WRITTEN TASK:
Repeat exactly the lines from the start through the line with "points to -Y.", both ends included.

--- STORED DATA ---

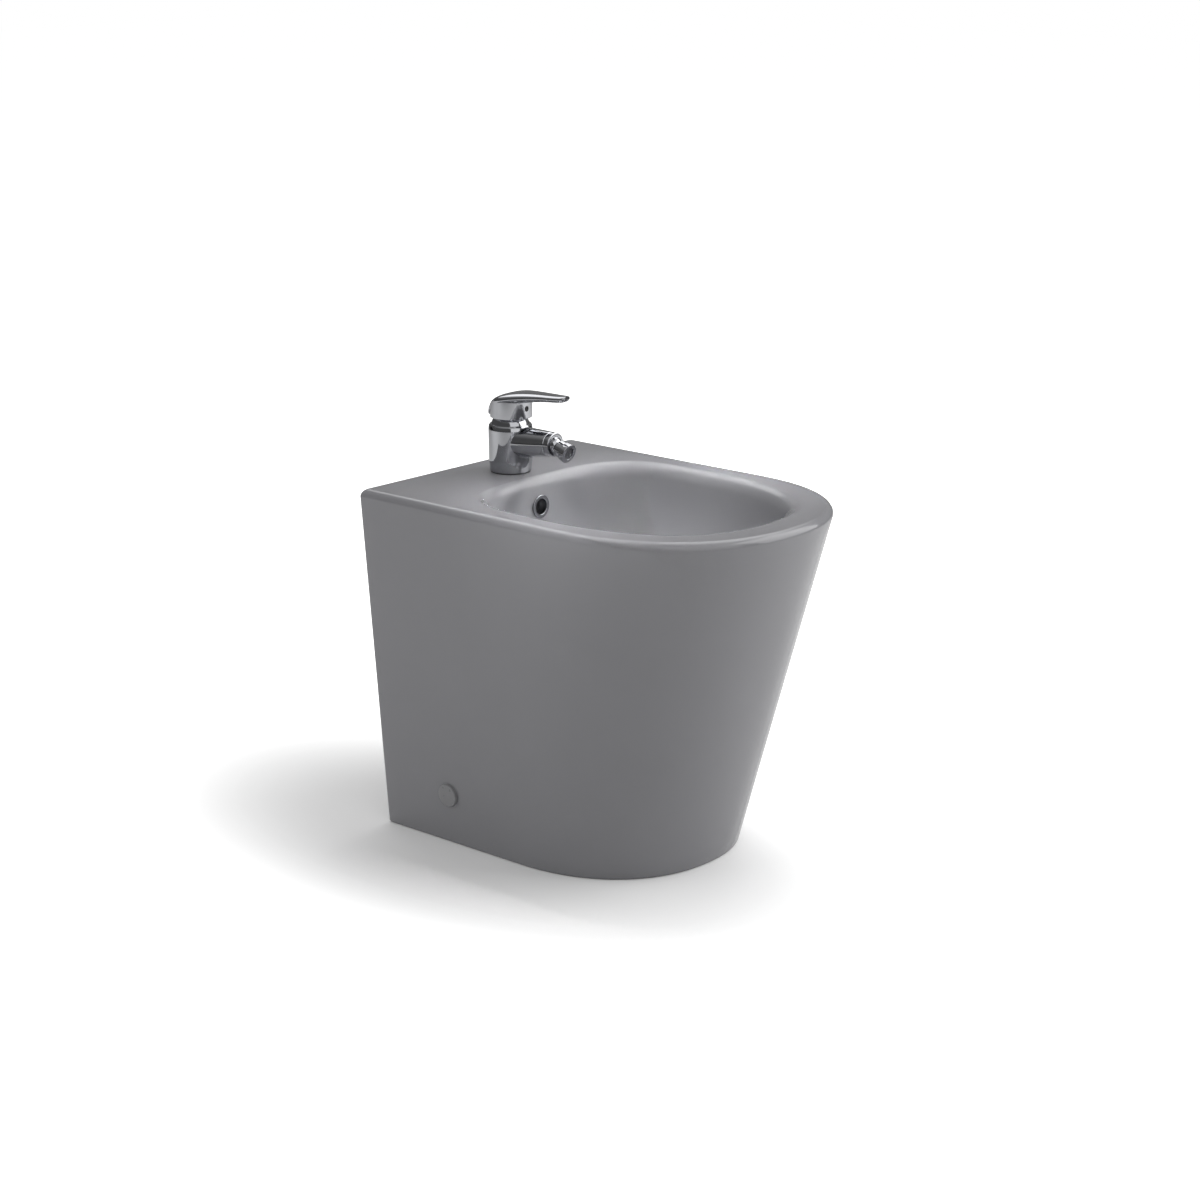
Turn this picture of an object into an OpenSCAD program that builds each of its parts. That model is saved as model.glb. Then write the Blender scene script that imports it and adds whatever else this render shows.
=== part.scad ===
// Floor-standing, back-to-wall bidet with a single-lever mixer tap, a press-to-close waste,
// a bottle trap and hidden floor brackets. Millimetres, +Z up. The origin is on the floor,
// in the middle of the footprint box; the wall is on the +Y side and the nose points to -Y.

/* [Ceramic body] */
// Greatest width, where the rim's rounding starts
body_w = 357; // [335:1:390]
// Greatest length, from the wall to the nose
body_l = 482; // [460:1:560]
// Height of the rim above the floor
body_h = 408; // [390:1:450]
// Width of the foot on the floor
base_w = 288; // [270:1:320]
// Length of the foot on the floor
base_l = 368; // [350:1:420]
// Thickness of the fired ceramic walls
wall_t = 11; // [9:0.5:13]
// Thickness of the deck and the rim slab
deck_t = 13; // [12:0.5:16]

/* [Bowl] */
// Width of the bowl's opening, where the flat rim ends
bowl_w = 301; // [270:1:305]
// Depth from the rim to the waste seat
bowl_depth = 150; // [130:1:165]
// Distance from the wall to the back edge of the opening
bowl_back = 106; // [104:1:125]
// Distance from the wall to the middle of the waste
drain_y = 225; // [215:1:240]

/* [Mixer tap] */
// Distance from the wall to the tap's axis
tap_y = 68; // [62:1:69]
// Radius of the tap's foot
tap_foot_r = 24; // [22:0.5:25]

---

OUTPUT BELOW:
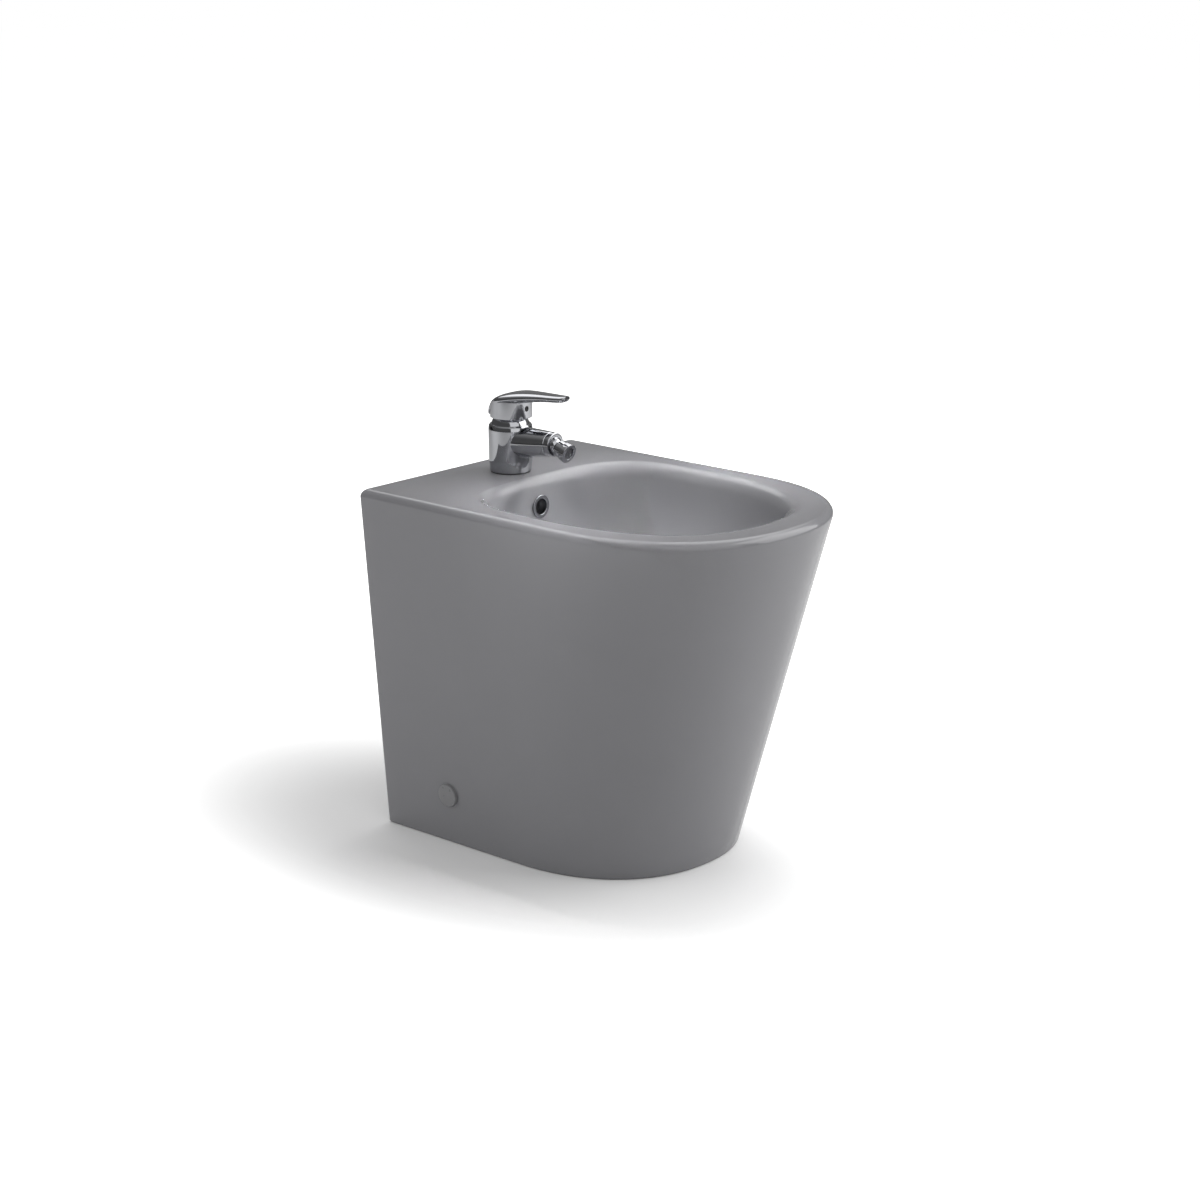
Turn this picture of an object into an OpenSCAD program that builds each of its parts. That model is saved as model.glb. Then write the Blender scene script that imports it and adds whatever else this render shows.
=== part.scad ===
// Floor-standing, back-to-wall bidet with a single-lever mixer tap, a press-to-close waste,
// a bottle trap and hidden floor brackets. Millimetres, +Z up. The origin is on the floor,
// in the middle of the footprint box; the wall is on the +Y side and the nose points to -Y.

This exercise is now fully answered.